OceanBase Unveils 'Lake-House Integration' Strategy, Redefining Databases for the AI Era

OceanBase has formally introduced its 'Lake-House Integration' (Lakebase) strategy, proposing a three-tier AI database architecture spanning multi-model data engines, context layers, and AI application layers. The approach aims to unify structured and unstructured data management, enabling a single database to handle OLTP, OLAP, search, vector retrieval, and AI inference workloads.

PublishedJul 1, 2026, 17:05 Beijing time

OceanBase recently detailed its AI-era database strategy — 'Lake-House Integration' (Lakebase) — offering the first systematic definition of what an AI database looks like in terms of architecture and product roadmap. The core idea is to build a unified data foundation that simultaneously handles transactions, analytics, search, vector retrieval, and AI reasoning, in response to the fundamental challenges posed by AI agents entering production systems.

According to OceanBase, conventional database architectures were designed around human-facing applications and deterministic transactions. The explosion of AI agents is upending that paradigm: thousands of autonomous agents need to read, write, search, experiment, roll back, and generate context concurrently, demanding unprecedented concurrency, consistency, and real-time capabilities from the database layer.

OceanBase argues that an AI database is not simply a traditional database with a few AI functions bolted on, nor a vector database that has added SQL support. Instead, it must address the structural data infrastructure problem of AI in production: multimodal data must be managed on a unified platform, online and offline computing must converge, and agents need real-time, trustworthy, and continuous context.

On the technology side, OceanBase proposed a three-tier architecture. The first tier is a multi-modal data engine running on object storage, using multi-model tables to manage structured, semi-structured, and unstructured data side by side, while supporting SQL computation, Spark ETL, and Daft on Ray for AI workloads. The second tier is a context layer with data semantics for enterprise understanding and application context for user understanding. The third tier comprises AI applications for data development and analysis.

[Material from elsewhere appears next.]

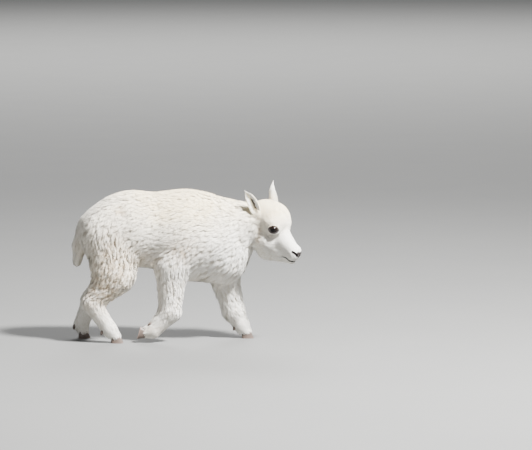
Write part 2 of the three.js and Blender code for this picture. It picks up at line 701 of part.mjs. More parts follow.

Concrete product launches include Multi-Model Tables that accommodate relational columns, multimodal columns, and AI columns in a single table; the PowerMem memory tier; and a cloud product called seekdb M0. OceanBase reported that in the AppWorld benchmark, the M0 solution achieved an 82% pass rate, compared to 22% for Hermes. Also announced was the OSI (OceanBase Semantic Intelligence) semantic layer, which unifies business metrics with database semantics, and the DataPilot product built on top of it.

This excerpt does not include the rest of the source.